Baker Hughes is poised for a material transformation through its imminent acquisition of Chart Industries. The combined company should benefit from post-Iranian crisis repair demand and elevated commodity prices, while integration of Chart's decentralized factory model and a unified sales effort could improve quality control and growth. The news is supportive for operating fundamentals, though the article is more strategic than financially specific.

Analysis

The key market implication is not simply “BKR buys GTLS,” but that Baker Hughes is trying to convert a cyclical industrial roll-up into a higher-quality systems provider with better pricing power and stickier aftermarket revenue. If management can impose a single commercial layer over GTLS’s fragmented operating footprint, the upside is less about headline synergies and more about reducing quote-to-ship variance, which typically drives margin expansion before it shows up in reported revenue. That makes the earliest signal a backlog-to-sales conversion improvement over the next 2-3 quarters, not the closing announcement itself. The second-order winner could be peers in the modular LNG / cryogenic equipment and process systems stack that benefit from a clearer industry “platform premium” multiple, especially if the market starts valuing integrated industrials on recurring service mix rather than pure project exposure. The losers are likely smaller regional fabricators and aftermarket vendors that compete on speed and local execution; a more centralized BKR/GTLS footprint can compress their pricing and extend lead times for customers who prefer one-stop sourcing. Supply-chain wise, the main risk is integration bottlenecks in specialty components and controls, where any disruption can offset the quality-control benefits the strategy is aiming for. The trade is attractive over months, not days, because the stock should initially trade on deal certainty and only later on integration execution. The biggest tail risk is cultural: a decentralized factory network can look efficient until procurement discipline, product standardization, and sales incentives start colliding, which could produce a 2-4 quarter margin stall.

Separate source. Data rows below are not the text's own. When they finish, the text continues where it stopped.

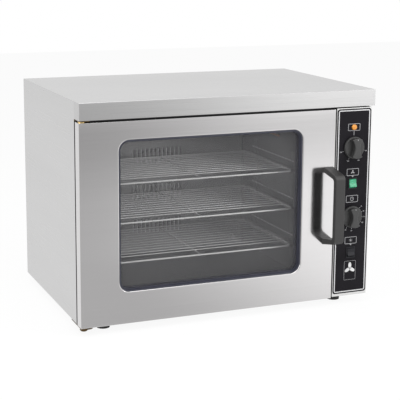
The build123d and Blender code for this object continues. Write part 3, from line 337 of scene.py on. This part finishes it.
turnedBrass = grainedMetal("turnedBrass", {"grain": (200, 200, 900), "cloud": (30, 30, 30),
                                           "rough": (0.2, 0.32),
                                           "dark": (0.60, 0.42, 0.16),
                                           "light": (0.76, 0.56, 0.26), "bump": 0.05})
# near-black brown for the hinge brackets and pins: painted shade, brass darkened to how it looks in the shadow
# under the door's corner
hingePaintedShade = grainedMetal("hingeMetalPaintedShade", {"grain": (200, 200, 200), "cloud": (25, 25, 25),
                                             "rough": (0.28, 0.42),
                                             "dark": (0.035, 0.024, 0.014),
                                             "light": (0.15, 0.10, 0.05), "bump": 0.05})
drawnCopper = grainedMetal("drawnCopper", {"grain": (200, 200, 200), "cloud": (25, 25, 25),
                                           "rough": (0.25, 0.4),
                                           "dark": (0.52, 0.28, 0.17),
                                           "light": (0.68, 0.40, 0.26), "bump": 0.03})
motorEnamel = mouldedFinish("motorEnamel", {"grit": 700, "cloud": 20, "rough": (0.35, 0.5), "bump": 0.08,
                                            "dark": (0.045, 0.045, 0.045), "light": (0.075, 0.075, 0.075)})
handleBlack = mouldedFinish("handleBlack", {"grit": 1500, "cloud": 14, "rough": (0.42, 0.54), "bump": 0.12,
                                            "dark": (0.019, 0.018, 0.018), "light": (0.026, 0.025, 0.025)})
knobBlack = mouldedFinish("knobBlack", {"grit": 1800, "cloud": 30, "rough": (0.36, 0.48), "bump": 0.1,
                                        "dark": (0.024, 0.024, 0.024), "light": (0.036, 0.036, 0.036)})
overlayBlack = mouldedFinish("overlayBlack", {"grit": 2500, "cloud": 12, "rough": (0.24, 0.32), "bump": 0.03,
                                              "dark": (0.010, 0.009, 0.011), "light": (0.014, 0.013, 0.016),
                                              "specular": 0.07})
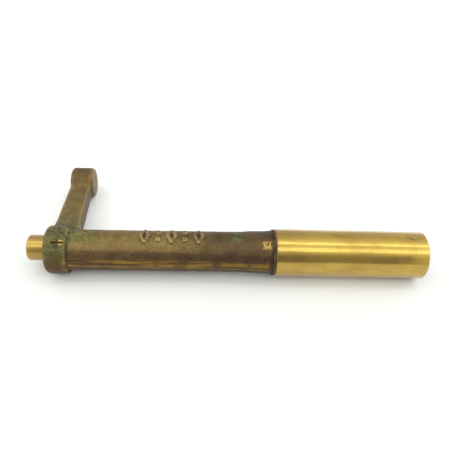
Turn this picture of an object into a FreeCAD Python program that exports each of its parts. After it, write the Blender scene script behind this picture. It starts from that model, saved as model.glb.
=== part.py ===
"""Hydrant wrench: a bronze lever casting on a turned brass spindle, with a hand grip that turns freely.

Frame, in millimetres: the origin is on the spindle's axis, in the collar's face that the drive stub
stands out of. +X runs along the barrel towards the grip, +Y points along the lever arm, +Z is up.
The wrench lies on a flat surface: the arm slopes down a little, so that its end boss rests there too.
"""
import FreeCAD
import Part
import math
import os

# Lever casting: a collar, a barrel that flares towards the grip, and an arm with a solid round boss
COLLAR_R = 16.0
COLLAR_WIDTH = 14.0
COLLAR_ROUND = 2.8
COLLAR_FACE_CUT = 0.5
COLLAR_FILLET = 1.6
BARREL_R = 13.5
BARREL_END_X = 147.6
FLARE_START_X = 136.0
FLARE_START_R = 12.8
FLARE_R = 15.0
FLARE_ROUND = 0.8

ARM_LENGTH = 75.6
ARM_ROOT_WIDTH = 17.0
ARM_ROOT_Y = 19.0
ARM_TIP_WIDTH = 14.4
ARM_THICKNESS = 12.5
ARM_ROUND = 2.5
ARM_TIP_INSET = 0.1
BOSS_R = 11.6
BOSS_START_X = -0.6
BOSS_WIDTH = 16.5
BOSS_ROUND = 2.0
BOSS_FILLET = 5.0

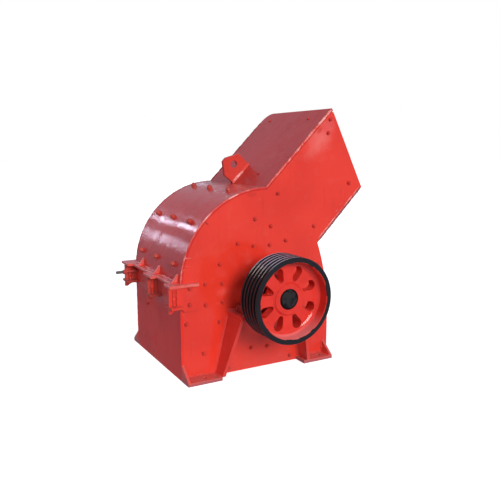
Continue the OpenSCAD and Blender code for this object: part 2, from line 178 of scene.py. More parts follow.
# %% Sky
DIM_BEHIND, LOW_IN_FRONT, OVERHEAD = 0.26, 0.46, 0.53
world = bpy.data.worlds.new("grey_sky")
bpy.context.scene.world = world
world.use_nodes = True
sky = world.node_tree
sky.nodes.clear()
direction = add(sky, "TexCoord", output="Generated")
upward = add(sky, "SeparateXYZ", (direction,), "Z")
backward = add(sky, "SeparateXYZ", (direction,), "Y")
# Map Range takes a value, the range it comes from and the range it goes to, in this order.
height_share = add(sky, "MapRange", (upward, -0.25, 0.15))
front_share = add(sky, "MapRange", (backward, 0.3, -0.6))
low_level = add(sky, "MapRange", (front_share, 0.0, 1.0, DIM_BEHIND, LOW_IN_FRONT))
level = add(sky, "MapRange", (height_share, 0.0, 1.0, low_level, OVERHEAD))
dome = add(sky, "Background", ("#E8EAFF", level))
backdrop = add(sky, "Background", ("#FFFFFF", 1.0))
seen_by_camera = add(sky, "LightPath", output="Is Camera Ray")
add(sky, "OutputWorld", {"Surface": add(sky, "MixShader", (seen_by_camera, dome, backdrop))})
print("sky nodes", len(sky.nodes))

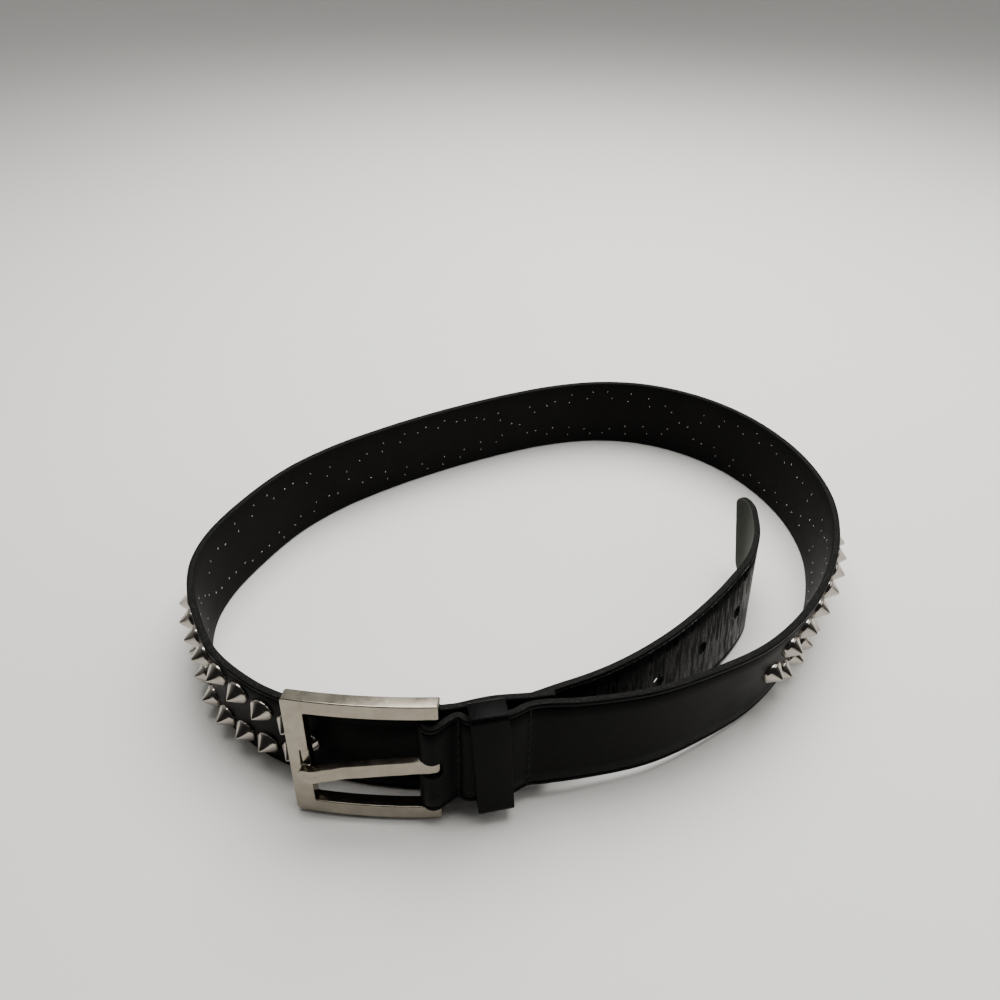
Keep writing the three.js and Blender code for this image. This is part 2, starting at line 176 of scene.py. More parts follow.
def curve_point(rows, share):
    """A point of a centripetal curve through rows, at a share of its spans."""
    last = len(rows) - 1
    place = min(max(share, 0.0), 1.0) * last
    i = min(int(place), last - 1)
    w = place - i
    p1, p2 = rows[i], rows[i + 1]
    p0 = rows[i - 1] if i > 0 else [2 * a - b for a, b in zip(p1, p2)]
    p3 = rows[i + 2] if i + 2 <= last else [2 * b - a for a, b in zip(p1, p2)]
    gap = lambda a, b: sum((u - v) ** 2 for u, v in zip(a, b)) ** 0.25
    d0, d1, d2 = gap(p0, p1), gap(p1, p2), gap(p2, p3)
    d1 = 1.0 if d1 < 1e-4 else d1
    d0 = d1 if d0 < 1e-4 else d0
    d2 = d1 if d2 < 1e-4 else d2
    made = []
    for a, b, c, d in zip(p0, p1, p2, p3):
        t1 = ((b - a) / d0 - (c - a) / (d0 + d1) + (c - b) / d1) * d1
        t2 = ((c - b) / d1 - (d - b) / (d1 + d2) + (d - c) / d2) * d1
        bend = (3 * c - 3 * b - 2 * t1 - t2) * w**2 + (2 * b - 2 * c + t1 + t2) * w**3
        made.append(b + t1 * w + bend)
    return made


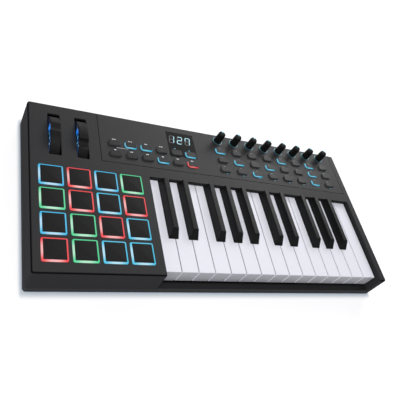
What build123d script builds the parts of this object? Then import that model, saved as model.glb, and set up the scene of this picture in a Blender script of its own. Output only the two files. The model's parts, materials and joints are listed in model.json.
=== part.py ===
"""Twenty-five key controller keyboard, built as an assembly of separate pieces.

Units are millimetres. The frame has its origin under the middle of the keyboard, on the
surface it stands on: +X runs towards the high keys, +Y to the rear and +Z up.
Widths are laid out from the case's left edge, depths from its front edge.
"""
from build123d import *
import math
import os

os.makedirs("parts", exist_ok=True)

# ------------------------------------------------------------------ keybed dimensions
octave_width = 164.5            # seven white keys side by side
octave_count = 2
key_gap = 0.9                   # between two white keys
black_slot = 14.0               # room left between two white necks for a black key
black_clearance = 0.5           # each side of a black key
keybed_side_gap = 1.1           # case wall to the first and last key's boundary
key_front_setback = 9.0         # case front to the white keys' front faces
key_visible_length = 134.0      # white key front to the case's rear edge of the opening
white_front_height = 22.8       # front face of a white key
key_body_height = 8.3           # thickness of a key's body behind its front skirt
key_skin = 2.2                  # top and side skins of the hollow keys
key_edge_radius = 0.8
black_front_offset = 47.0       # white key front to black key front
black_height = 11.3             # black key above the white ones
black_top_width = 7.6
black_front_slope = 8.5         # how far the black key's nose leans back
black_edge_radius = 1.0
key_drop = 7.2                  # case top to the white keys' tops
key_dip = 9.0                   # travel at the white key's front edge
key_body_overlap = 7.0          # key body behind the opening's rear edge
key_skirt_depth = 15.0          # solid front skirt of a white key

# ------------------------------------------------------------------ case dimensions
left_block_width = 151.6
right_wall_width = 11.7
strip_depth = 15.7              # case strip between the keys and the control panel
panel_depth = 82.7              # control panel, front seam to the rear edge
case_height = 42.5
case_draft = 1.0                # how far every outer wall leans out, top to bottom
corner_radius = 3.0
edge_radius = 2.3
wall = 2.5
split_height = 7.5              # seam between the shells above the underside
lip_height = 10.0               # front lip in front of the keys
lip_depth = 7.6
lip_flange = 2.0
foot_height = 2.0
foot_radius = 8.0
foot_recess = 0.5
foot_inset_x = 26.0
foot_inset_y = 22.0
flange_wall = 2.0               # hanging wall at the rear of the key opening
key_top_clearance = 1.2

# ------------------------------------------------------------------ control panel
panel_left_overlap = 62.5       # panel seam to the keybed's left wall
panel_right_margin = 11.3       # panel seam to the case's right edge
panel_thickness = 2.4
panel_seam = 0.8
ledge_width = 3.0
ledge_thickness = 1.8
button_width = 16.2
button_depth = 9.4
button_corner = 3.4
button_height = 2.2             # above the panel
button_edge_radius = 0.7
button_clearance = 0.3
button_travel = 1.0
button_over_travel = 0.2        # plunger to the board at full travel
button_plunger_width = 8.0
button_plunger_depth = 5.0
button_web_thickness = 1.2
button_web_reach_x = 2.0        # the strip's web beyond its buttons
button_web_reach_y = 1.8
first_row_offset = 15.3         # panel's front seam to the first button row
row_pitch = 17.4
small_group_margin = 20.3       # panel's left seam to the first column
small_group_pitch = 22.8
small_group_columns = 6
small_group_rows = 2
large_group_margin = 26.6       # panel's right seam to the last column
large_group_pitch = 28.9
large_group_columns = 8
large_group_rows = 3
knob_row_gap = 20.7             # last button row to the knobs
knob_height = 18.5              # above the panel
knob_base_radius = 5.9
knob_top_radius = 5.6
knob_crown = 2.2                # height of the knob's rounded top
knob_rim_radius = 1.8
knob_air = 0.6                  # under the knob's skirt
shaft_radius = 3.0
shaft_clearance = 0.08
bushing_radius = 3.6
bushing_clearance = 0.25
encoder_size = 12.2
encoder_height = 6.5
encoder_bore_floor = 2.5        # encoder's foot to the bottom of its shaft hole
window_width = 43.4
window_depth = 44.7
window_flange = 2.0
window_flange_thickness = 0.8
window_clearance = 0.15
window_front_margin = 5.6       # rear button row's centre to the window's front edge
display_module_width = 38.0
display_module_depth = 19.0
display_module_setback = 4.6    # window's rear edge to the module
display_module_height = 7.0

# ------------------------------------------------------------------ pads
pad_count = 4                   # columns and rows
pad_left = 10.4                 # case edge to the pads
pad_right_margin = 12.35        # pads to the keybed
pad_front = 13.2
pad_depth = 28.5
pad_gap_x = 4.95
pad_gap_y = 4.6
pad_corner = 2.0
pad_height = 1.4                # above the case
pad_slope_width = 1.85          # sloping rim round a pad's top
pad_slope_height = 0.9
pad_top_corner = 0.9
pad_clearance = 0.3
pad_travel = 1.0
pad_web_reach = 1.6             # the strip's web beyond the pads
pad_web_thickness = 1.5
pad_plunger_radius = 7.0
pad_over_travel = 0.1           # plunger to its sensor at full travel
pad_sensor_radius = 9.0
pad_sensor_height = 0.3
pad_lamp_width = 3.5
pad_lamp_depth = 2.8
pad_lamp_height = 1.4
pad_lamp_inset = 3.0            # pad's corner to its lamp's centre

# ------------------------------------------------------------------ wheels
wheel_centre_offsets = (31.5, 66.0)     # from the case's left edge
slot_width = 15.5
slot_length = 67.0
slot_corner = 1.5
slot_centre_from_front = 191.9
wheel_axis_offset = 1.2         # wheel axis behind the slot's middle
wheel_axis_height = 7.6         # above the case floor
wheel_rise = 9.4                # above the case top
wheel_rim = 8.0
wheel_width = 12.8
wheel_half_angle = 65.0
wheel_web = 4.0
wheel_hub_radius = 5.2
wheel_edge_radius = 1.2
notch_depth = 3.0
notch_half_width = 7.5
notch_angles = (4.0, -22.0)     # pitch wheel, modulation wheel; + is to the rear
mod_rest_lean = -25.0           # the modulation wheel rests at the front end of its travel
light_ring_thickness = 0.7
light_ring_inset = 1.6          # tread to the light ring's outer edge
wheel_web_trim = 8.0            # degrees the web stops short of the rim's ends
wheel_hub_reach = 0.4           # hub beyond the rim, each side
axle_reach = 3.0                # axle beyond the cradle's left plate
cradle_plate = 2.0
cradle_gap = 2.0                # wheel to side plate
cradle_base = 2.0               # thickness of the cradle's foot plate
cradle_base_half_depth = 14.0
cradle_plate_half_depth = 9.0
cradle_plate_rise = 9.0         # side plates above the axle
sensor_width = 6.0              # position sensor left of each wheel
sensor_half_depth = 8.0

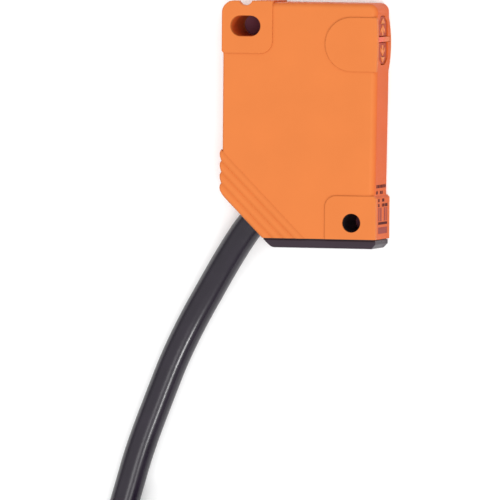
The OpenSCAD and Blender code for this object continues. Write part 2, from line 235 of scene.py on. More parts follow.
ORANGE = linear(199, 112, 58)
# painted shade: the orange darkened and reddened for the narrow sides and rims, where less light falls
ORANGE_SIDE_SHADE = linear(196, 88, 38)
MATERIALS = {
    "housing_plastic": housing_plastic(),
    "window_plastic": moulded("window_black", linear(56, 47, 54), 0.3, 2.5, 0.004,
                              Specular_IOR_Level=0.04),
    "black_plastic": moulded("plastic_black", linear(34, 30, 35), 0.45),
    # the keys' dark red is partly their own rubber colour and partly painted shade from the gaps round
    # them
    "key_rubber": moulded("key_red_and_shade", linear(160, 62, 36), 0.55, 0.2, 0.006, Specular_IOR_Level=0.13),
    "seal_rubber": moulded("rubber_dark", linear(30, 30, 32), 0.7, 0.2, 0.006),
    "light_pipe": guide_plastic(),
    "lens_plastic": moulded("lens_clear", linear(214, 222, 228), 0.08, 3, 0.001, 0.01),
    "board": circuit_board(),
    "chip_plastic": moulded("chip_epoxy", linear(34, 34, 36), 0.5, 0.08, 0.003),
    "tin": brushed("tin_plate", linear(198, 198, 202), 0.3),
    "tantalum": moulded("tantalum_case", linear(208, 164, 62), 0.4, 0.1, 0.002),
    "led_red": moulded("lamp_red", linear(214, 60, 52), 0.2, 0.5, 0.001),
    "led_green": moulded("lamp_green", linear(120, 214, 120), 0.2, 0.5, 0.001),
    "led_yellow": moulded("lamp_yellow", linear(240, 206, 84), 0.2, 0.5, 0.001),
    "cable_jacket": jacket(),
    "core_brown": moulded("core_brown_pvc", linear(106, 62, 36), 0.35, 0.3, 0.002),
    "core_blue": moulded("core_blue_pvc", linear(38, 72, 160), 0.35, 0.3, 0.002),
    "core_black": moulded("core_black_pvc", linear(26, 26, 27), 0.35, 0.3, 0.002),
    "tie_plastic": moulded("tie_nylon", linear(226, 226, 220), 0.4, 0.4, 0.003),
}
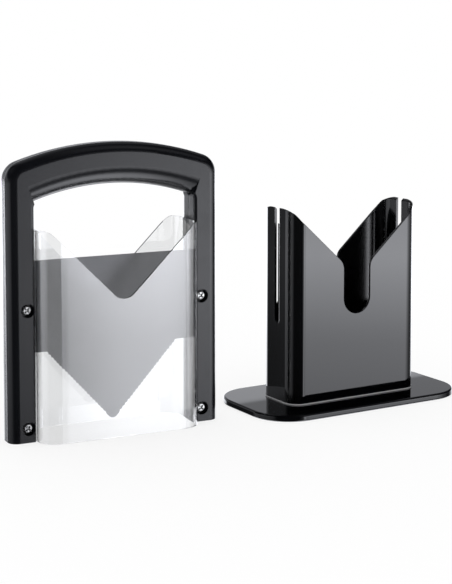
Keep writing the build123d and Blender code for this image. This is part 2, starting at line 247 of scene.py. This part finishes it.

Also, elevated commodity prices help the narrative now, but if gas/LNG volatility cools, the market may re-rate the combined entity from growth story back to industrial execution story. Contrarian view: the market may be underestimating how much of the upside is already in the deal structure and headline optimism, while underpricing the probability of a slower-than-expected systems integration. If consensus is treating this as an immediate synergy unlock, the better setup may be to own BKR for medium-term operating leverage while fading a near-term overreaction in GTLS. In other words, the opportunity is likely in execution dispersion, not the merger announcement itself.